The projection is explicit: you decide which snapshot fields become render values and commands. Use the view callback to map raw snapshots into render-friendly data. It runs on access and reflects the latest adapter snapshot; it is not memoized, so keep it fast.

view: ({ context, can }) => ({
  count: context.count,
  canUndo: can?.({ type: 'UNDO' }) ?? false,
})

Helpers like matches, can, and hasTag come from the source snapshot, so they’re only present when the source provides them — their types are … | undefined. Ignite doesn’t polyfill a uniform set; you get your chosen library’s ergonomics.

Helper	XState	Redux	MobX	Actor-Web
`matches(state)`	✅	—	—	if the read model exposes it
`can(event)`	✅	—	—	if the read model exposes it
`hasTag(tag)`	✅	—	—	if the read model exposes it

For Redux and MobX, derive those booleans yourself in view (e.g. canUndo: state.history.length > 0). The deterministic-effects contract, getView(), and the headless runtime stay identical across all adapters — only these source-native helpers differ.

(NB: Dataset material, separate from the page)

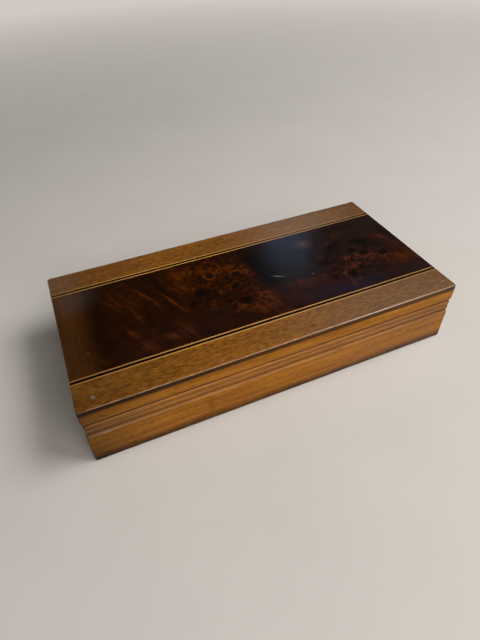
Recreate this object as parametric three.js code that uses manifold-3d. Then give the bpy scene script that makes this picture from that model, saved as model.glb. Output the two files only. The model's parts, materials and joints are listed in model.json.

Commands, events, and effects

Commands express intent; effects express consequences. Commands are the UI → behavior boundary: keep them small and deterministic, send events to your source, and avoid IO (it belongs in adapters). They receive { actor, host } (plus store/observable for those adapters).

commands: ({ actor }) => ({
  increment: () => actor.send({ type: 'INCREMENT' }),
});

Declare events to type emit, then fire DOM CustomEvents from effects. Events bubble and are composed by default, so host frameworks can listen with addEventListener. Prefer names whose casing maps to Ignite JSX handler props (onEventName).

events: (event) => ({
  incremented: event<{ count: number }>(),
}),
commands: ({ actor }) => ({
  increment: () => {
    actor.send({ type: 'INCREMENT' });
  },
}),
effects: ({ snapshot, prevSnapshot, emit }) => {
  if (snapshot.context.count === prevSnapshot.context.count) return;
  emit('incremented', { count: snapshot.context.count });
},

Listen in plain DOM with element.addEventListener('incremented', …), or in Ignite JSX with <my-counter onIncremented={(event) => handleIncrement(event.detail)}></my-counter>.

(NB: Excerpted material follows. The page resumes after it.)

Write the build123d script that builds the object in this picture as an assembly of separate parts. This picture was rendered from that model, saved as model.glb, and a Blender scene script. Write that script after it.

host is the custom element instance — think of it like a DOM ref. Use it for small imperative affordances (focus, measuring, dispatching extra DOM events); keep state in your adapter and rendering declarative.

Putting it together

import { igniteCore } from 'ignite-element/xstate';
import machine from './counter-machine';

const component = igniteCore({
  source: machine,
  events: (event) => ({
    incremented: event<{ count: number }>(),
  }),
  view: ({ context }) => ({
    count: context.count,
    canDecrement: context.count > 0,
  }),
  commands: ({ actor }) => ({
    increment: () => {
      actor.send({ type: 'INCREMENT' });
    },
    decrement: () => actor.send({ type: 'DECREMENT' }),
  }),
  effects: ({ snapshot, emit, select }) => {
    const count = select((state) => state.context.count);
    if (!count.changed) return;
    emit('incremented', { count: snapshot.context.count });
  },
});

component('my-counter', ({ count, canDecrement, increment, decrement }) => (
  <div class="counter">
    <button onClick={decrement} disabled={!canDecrement}>-</button>
    <span>{count}</span>
    <button onClick={increment}>+</button>
  </div>
));

Deterministic effects

Effect timing is deterministic, which is what makes the headless runtime and testing DSL reproducible:

Attaching a host or headless runtime seeds prevSnapshot from the current adapter state. Ignite does not replay historical transitions to newly attached consumers.
The first subscription notification establishes that baseline and does not run effects(...).
After that, effects(...) runs once per adapter update in a stable order.
For mounted custom elements, effects attach before the render subscription, so events emitted from a transition fire before the next render for that same host.

Lifecycle at a glance

Isolated (a machine Ignite creates): a per-element adapter, stopped on disconnect; cleanup doesn’t apply.
Shared (an actor/store/observable you pass): one adapter, kept alive for the core’s lifetime by default since you own the source; element disconnects don’t release it (set cleanup: true to opt into reference-counted teardown). User-owned sources are never stopped.

Choosing `ignite-element/xstate` vs `ignite-element/actor-web`

Use ignite-element/xstate (or Redux/MobX) when Ignite owns local behavior for the element — the source is the element’s state and Ignite manages its lifecycle.
Use ignite-element/actor-web when an Actor-Web runtime already owns orchestration, supervision, sequencing, transport, and source lifecycle. Ignite stays in the projection/read-model role and crosses the boundary through explicit requests (actor.send / actor.ask), never by mutating the projected read model.

The full Actor-Web walkthrough — read-model vs command sources, send vs ask, and transport status — lives in the Actor-Web guide.

Renderers and configuration

Ignite JSX is the config-free default; keep component CSS in local <style> tags. Project-wide renderer selection (including the legacy lit renderer), the ignite.config.ts file, and shared styles all live in Advanced config.

Design principles

Keep the boundaries clean: the adapter owns the state/actor model, the renderer stays declarative, and host is a small imperative DOM bridge used only when needed. Avoid IO inside machines, direct browser APIs in machines, and manual adapter wiring in components — those belong in adapters wired by helper constructors, not in machines or UI code.